Still, come the workweek, Connell digitizes music recordings to be contributed to the Library of Congress. Simpkins also works as an audio archivist. Eldridge is a mathematician, Travers a fireman. Only Reid works full time as a musician, pulling duty in the bands Longview and Carolina as well as the Seldom Scene. If the band can’t quite be described as seldom seen, they are far from ubiquitous.

“We could probably work more,” said Connell, understating the case. “But it’s nice to have some semblance of a normal lifestyle. We all have families.”

The tendency to favor the comforts of home over the rigors of the road have kept the Scene’s profile on the low side. Most tellingly, the band hasn’t released an album since 2000’s “Scene It All.” And with an embarrassed laugh, Connell explains that, though the Scene has begun work on a new recording, he doesn’t even care to guess at when it might be completed and released.

“That’s one we ask ourselves,” he said about the dearth of recent CDs. “But we’re a little unique in that we don’t tour and play all the time. Four-fifths of the band has day jobs, and that tends to get in the way. We started an album, then started touring so it got put on the back burner, and we haven’t picked it up again.”

If the Seldom Scene are not road warriors, neither are they garage hacks, guided by the “good enough for rock ‘n’ roll” credo. The members are all fabulous pickers: Check out Travers’ dobro licks and Reid’s mandolin picking on a cover of Muddy Waters’ “Rollin’ and Tumblin,” from “Scene It All.” And where the band really shines is in the vocal department. Connell shares lead vocal duties with Travers and Reid, and the group’s four vocalists – everybody but Simpkins – have created a superb take on bluegrass’ tight harmonies.

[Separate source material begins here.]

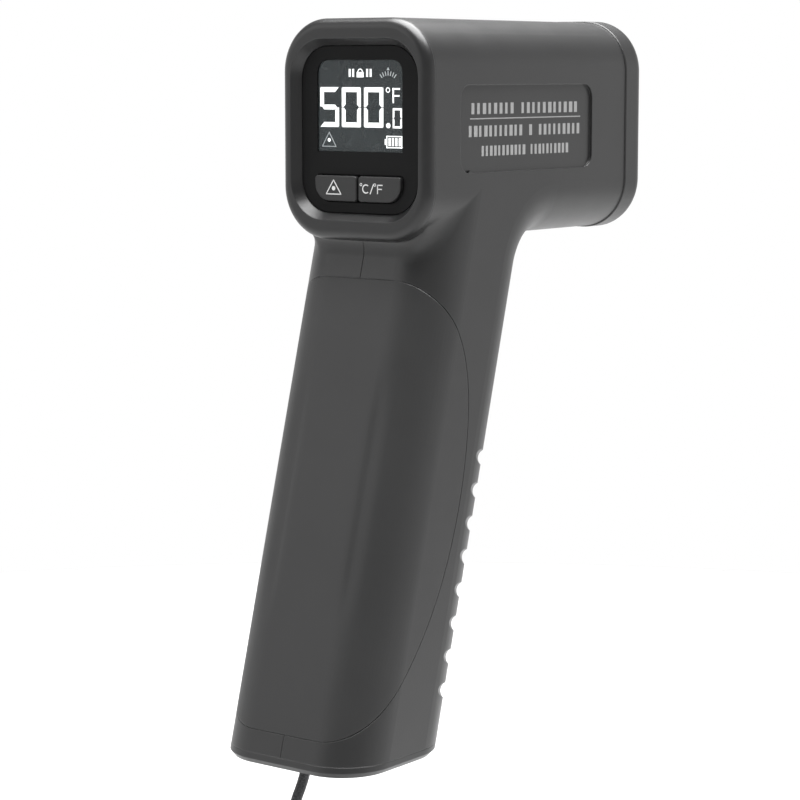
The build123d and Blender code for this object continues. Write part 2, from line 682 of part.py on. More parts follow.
# ---- wrist strap --------------------------------------------------------------------
near_y = FERRULE_Y + STRAND_Y
far_y = FERRULE_Y - STRAND_Y
route = [
    (0, HOLE_Y, KNOT_Z),
    (0, HOLE_Y, -59.2),
    (0, -31.4, -69.8),
    (0, near_y, -80.7),
    (0, near_y, -100.0),
    (0, FERRULE_Y + 11.9, -116.0),
    (0, FERRULE_Y + 11.9, -136.0),
    (0, FERRULE_Y + 5.9, -149.0),
    (0, FERRULE_Y - 5.9, -149.0),
    (0, FERRULE_Y - 11.9, -136.0),
    (0, FERRULE_Y - 11.9, -116.0),
    (0, far_y, -100.0),
    (0, far_y, -86.0),
]
points = [Vector(*p) for p in route]
bends = []
for before, here, after in zip(points, points[1:], points[2:]):
    turn = (here - before).get_angle(after - here)
    bends.append(0.45 * min((here - before).length, (after - here).length) / tan(radians(turn / 2)))
print("strap bend radii", [round(b, 1) for b in bends])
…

“That’s where we put our efforts,” said the 48-year-old Connell, a native of Rockville, Md., whose mother sang and father played banjo, both semiprofessionally. “We put more effort into arranging the vocals than any other part of the music. Soundwise, the Scene’s harmonies are a lot more sophisticated than the Johnson Mountain Boys,” the twice Grammy-nominated band that Connell played in from 1975-94.

The Scene has also won applause for their wide-ranging repertoire. It has been a signature from the very beginning, when the band included long-running members Mike Auldridge, who left to form Chesapeake in 1996, and mandolinist John Duffey, who died the same year. The band’s first album, 1972’s “Act I,” featured takes on James Taylor’s “Sweet Baby James” and Steve Goodman’s “City of New Orleans” in addition to traditional songs like “Darling Corey” and Bill Monroe’s “Summertime is Past and Gone.” Through the years, they have recorded Wilson Pickett’s “Midnight Hour,” Bob Dylan’s “It’s All Over Now, Baby Blue,” J.J. Cale’s “After Midnight” and the Beatles’ “What Goes On.” “Scene It All” features versions of Dylan’s “Boots of Spanish Leather,” Bruce Springsteen’s “One Step Up,” and Chuck Berry’s “Nadine,” which Connell calls the most difficult song he’s ever had to give the bluegrass treatment.

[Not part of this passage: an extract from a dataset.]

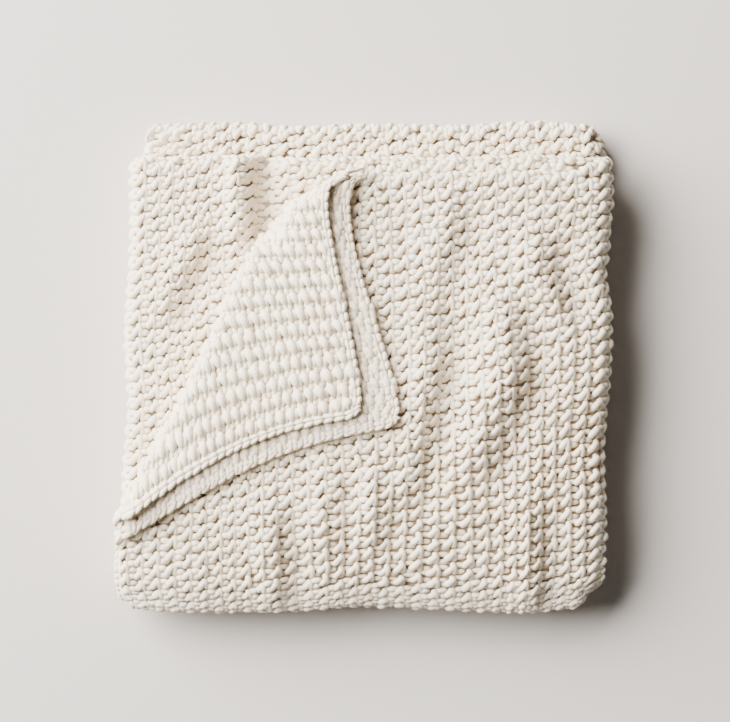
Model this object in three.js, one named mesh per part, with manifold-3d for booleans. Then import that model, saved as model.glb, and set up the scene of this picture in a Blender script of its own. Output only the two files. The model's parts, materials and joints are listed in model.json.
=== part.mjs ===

“Rhythmically, that’s such a far feel from bluegrass,” he said. “It’s almost got a funk feel to it.”

Among the tunes the Scene has added to its repertoire since its last recording are Steve Earle’s “Hometown Blues” and “A Hundred and Ten in the Shade” from John Fogerty’s “Blue Moon Swamp” album. For Connell, who listens to more blues than bluegrass, everything from Robert Johnson to Johnny Winters, that wide-ranging repertoire is important.

“That’s one of the things I’ve enjoyed the most,” he said. “You can bring anything to the table from any genre, and if it works, it works, and if it doesn’t, it doesn’t.”

The Seldom Scene doesn’t quite run on auto-pilot these days. Especially in the winter, when the bluegrass festival season shuts down and gigs are more scarce, the band has to pay close attention to its chops. If they go awhile between performances, they will get together before shows “to tighten the screws and get it comfortable,” said Connell.

But it’s a long way from Connell’s early days in the band. He knew the members of the Scene from the Washington bluegrass circuit, but was not accustomed to the material, the polished vocals, or John Duffey’s way of calling songs on the spot.

“To tell the truth, it was a little tough for me because I had to learn a lot,” said Connell of joining the Seldom Scene. “When you go out with the Scene, you go out without a net. They don’t plan a lot. John Duffey, when he was alive, would call the tunes right on stage. It was a challenge, but a good challenge. I had been playing the same type of music for 15 or 20 years. It made me practice again.”